The Dodger got an early lesson in this dynamic after he became regional director and negotiated the contract rollover in 2013. The IBU members agreed to the rollover, but only grudgingly. Dodge felt the rollover was their only choice. After just a few contacts with Koch, Dodge quickly learned the limits of bravado as a negotiating tactic. Koch was unmovable. “Guys in California get thirty dollars an hour. These [IBU] guys get forty! How the fuck can I go in there and try to get them big raises? You tell me—please! I have no idea,” Dodge said.

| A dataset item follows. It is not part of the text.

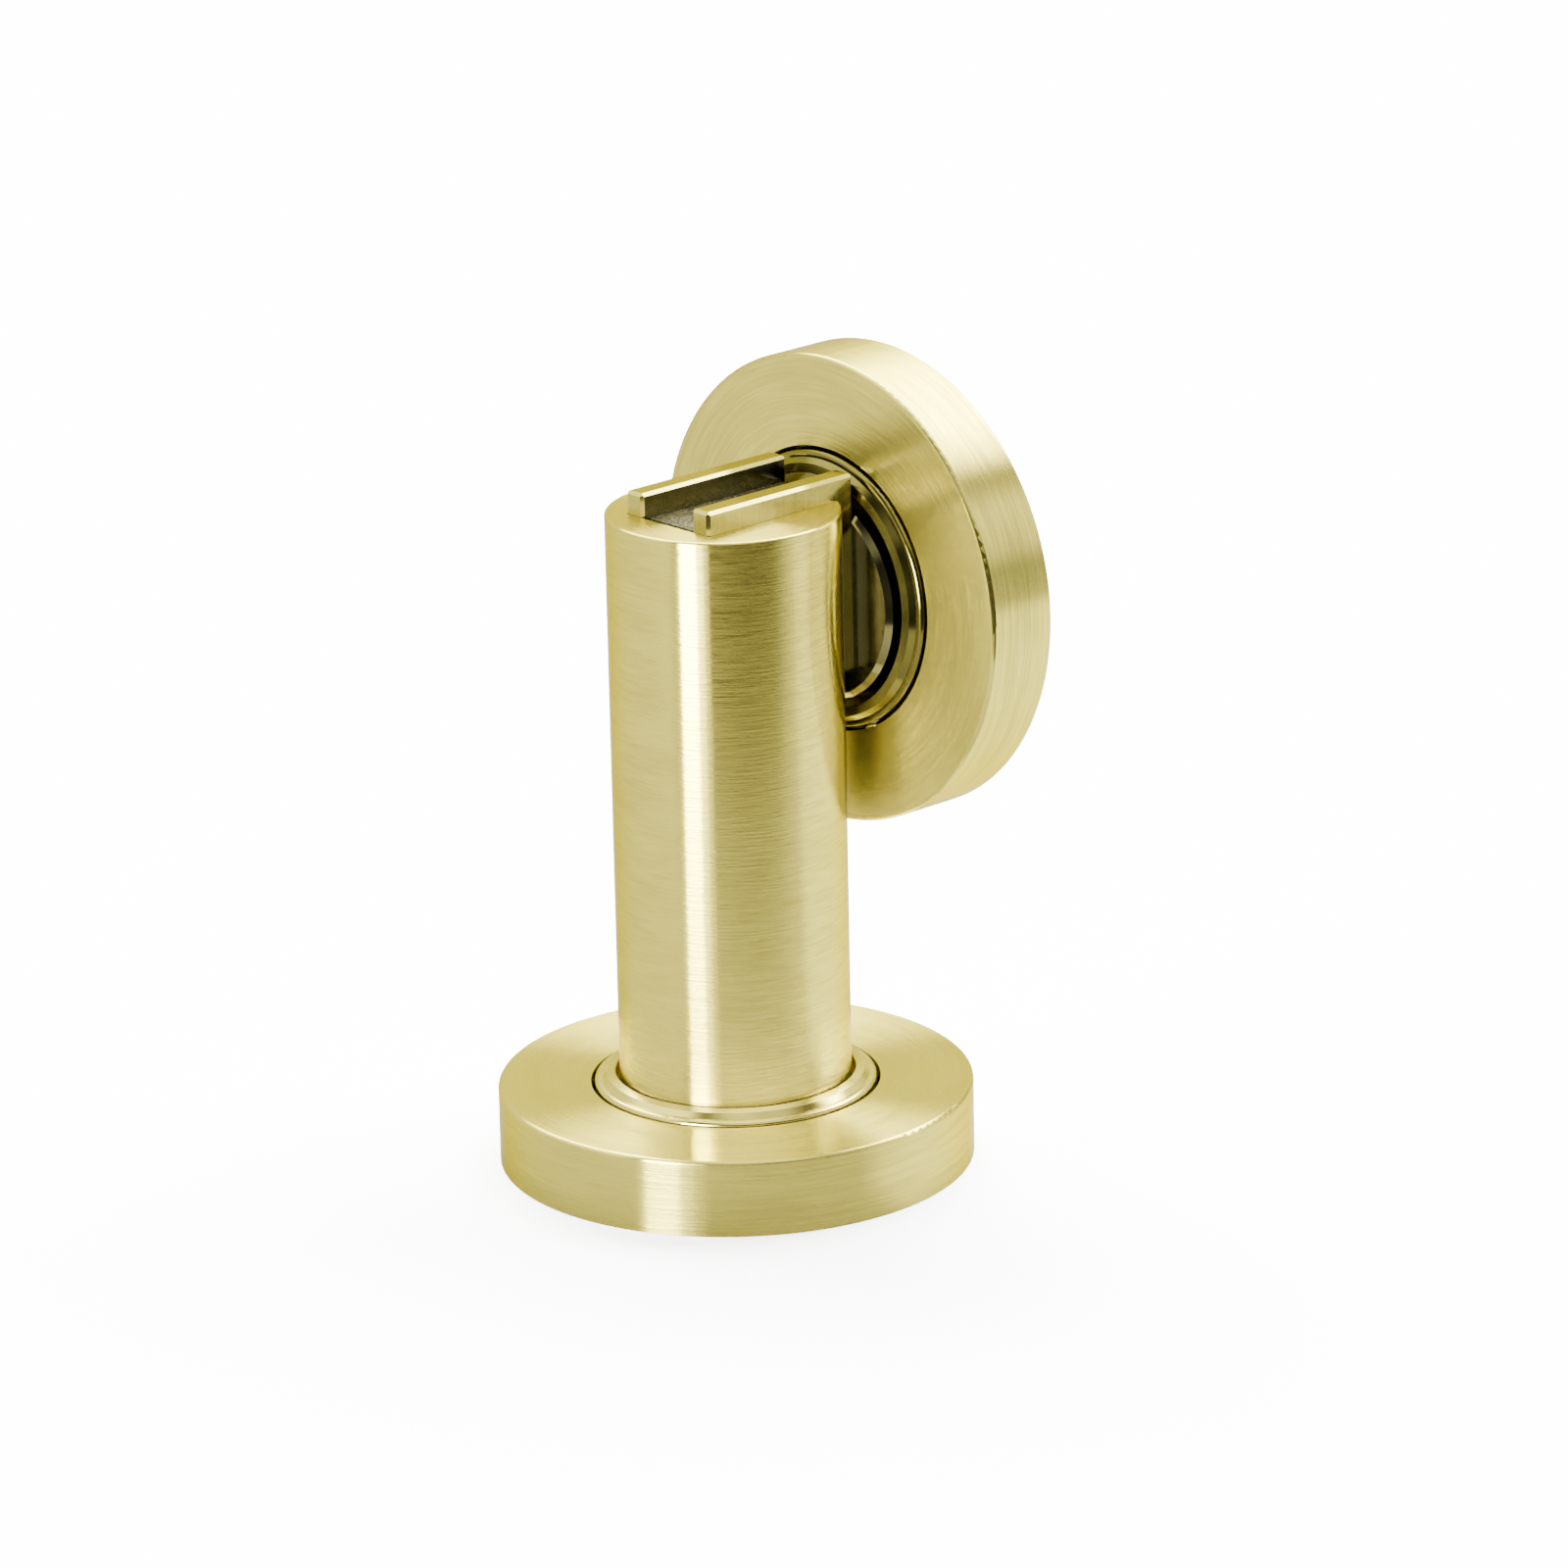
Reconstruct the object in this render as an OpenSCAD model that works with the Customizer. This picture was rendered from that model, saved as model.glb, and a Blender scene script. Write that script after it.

When Hammond had joined the union, the members met every week. Now they met once a month (excluding July and August). The meetings used to draw two hundred people. Now they drew about fourteen. Most members who attended were on the union executive board, meaning that one or two members showed up who weren’t required to be there. When large numbers of union members did show up, it was to complain. And when they complained, they wanted Hammond and Dodge to solve their problem.

“You almost feel like you’re Mom and Dad in there,” Hammond said. Life in the warehouse seemed to get worse by the day, and the union should have made things better. Disengagement and cynicism were contagious.

The discontent throughout Georgia-Pacific went beyond economic concerns. As productivity and profits increased, serious injuries had increased in tandem. There was something broken with the system, and the problem was intractable. Senior leadership at Georgia-Pacific was aware of the problem, from CEO James Hannan down to the managers on the factory floor. But nothing they did seemed to slow the injury rate between 2010 and 2018. In 2014, the number of worker deaths spiked to a level that hadn’t been seen since the early 2000s. Concerns were mounting at the highest levels. “What we do is kill people at Georgia-Pacific,” said one longtime employee at Georgia-Pacific.

 

* * *

 


When Koch Industries purchased Georgia-Pacific in 2005, it inherited a new monitoring system at the company, called TRAX, that recorded a wide variety of metrics about the company’s operations. This information was collected in a centralized database for analysis, allowing Koch to improve safety and increase productivity throughout the company. Analyzing data in the TRAX played a vital role in helping Koch boost profits and helping Georgia-Pacific pay down the billions of dollars loaded on its balance sheet after the acquisition. A key metric recorded by the TRAX system was workplace injuries and accidents.

Between 2005 and roughly 2009, the TRAX data set was spotty. The company was still engineering the system, figuring out what to record and training employees to enter data into it. By 2010, TRAX was fully operational. That year, the system recorded a total of 579 “OSHA recordable injuries” across Georgia-Pacific, meaning injuries that were significant enough that they must be reported to the US Department of Labor’s Occupational Safety and Health Administration. That year, one worker was killed at Georgia-Pacific.